## [TASK GOAL]
Quote all of the data below exactly, please.

## [SOURCE EXCERPT]
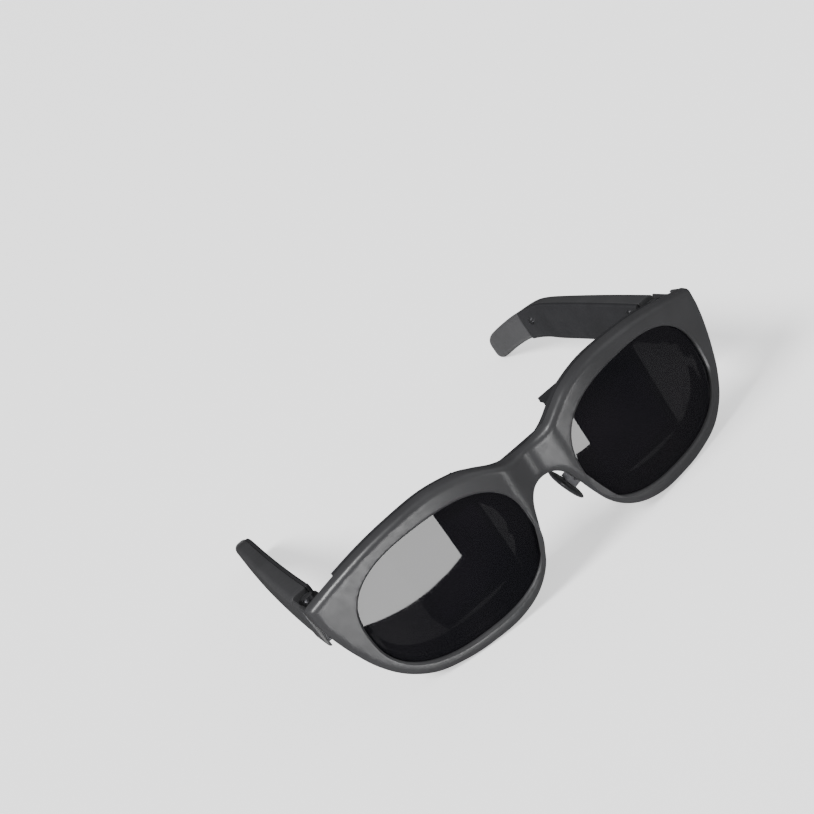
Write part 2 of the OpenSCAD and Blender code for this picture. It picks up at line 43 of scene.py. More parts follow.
# ---------------------------------------------------------------- sizes, as the CAD model has them
WRAP_R = 192 * MM  # radius of the wrapped front
FRONT_T = 4.6 * MM  # thickness of the front
LENS_Z = 25 * MM  # height of the lens centre line
Y_MID = 80.521 * MM  # from the foremost line back to the model's middle
LENS_X, LENS_DROP = 37.6 * MM, 1 * MM  # middle of a lens opening, outward and down
LENS_A, LENS_B = 27.2 * MM, 19.7 * MM  # half width and half height of the opening
LEAN, ROUNDNESS = 0.03, 2.5  # slant of the opening, and the power of its oblong
LENS_INSET, LENS_T = 1.3 * MM, 1.75 * MM  # how deep the lens lies in the front, and its thickness
LENS_LIP = 0.9 * MM  # how far the lens reaches past its opening
TILT_Y, HINGE_Z = 24 * MM, 4.5 * MM  # the tilt axis
FOLD_X, FOLD_DY = 69.5 * MM, 9 * MM  # the fold axis, and how far behind the tilt axis it is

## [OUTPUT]
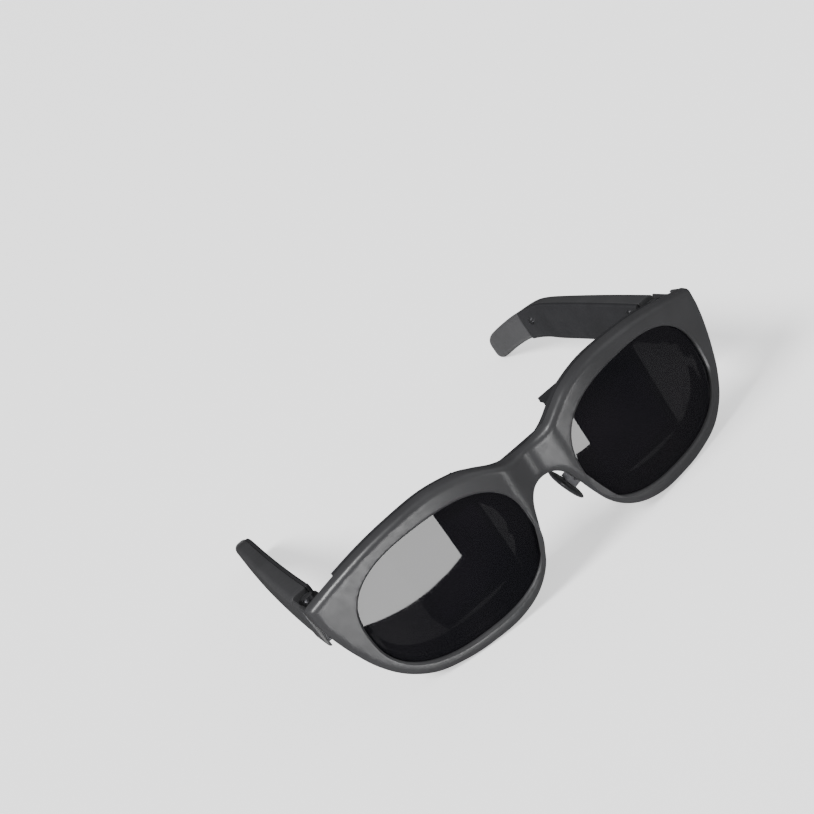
Write part 2 of the OpenSCAD and Blender code for this picture. It picks up at line 43 of scene.py. More parts follow.
# ---------------------------------------------------------------- sizes, as the CAD model has them
WRAP_R = 192 * MM  # radius of the wrapped front
FRONT_T = 4.6 * MM  # thickness of the front
LENS_Z = 25 * MM  # height of the lens centre line
Y_MID = 80.521 * MM  # from the foremost line back to the model's middle
LENS_X, LENS_DROP = 37.6 * MM, 1 * MM  # middle of a lens opening, outward and down
LENS_A, LENS_B = 27.2 * MM, 19.7 * MM  # half width and half height of the opening
LEAN, ROUNDNESS = 0.03, 2.5  # slant of the opening, and the power of its oblong
LENS_INSET, LENS_T = 1.3 * MM, 1.75 * MM  # how deep the lens lies in the front, and its thickness
LENS_LIP = 0.9 * MM  # how far the lens reaches past its opening
TILT_Y, HINGE_Z = 24 * MM, 4.5 * MM  # the tilt axis
FOLD_X, FOLD_DY = 69.5 * MM, 9 * MM  # the fold axis, and how far behind the tilt axis it is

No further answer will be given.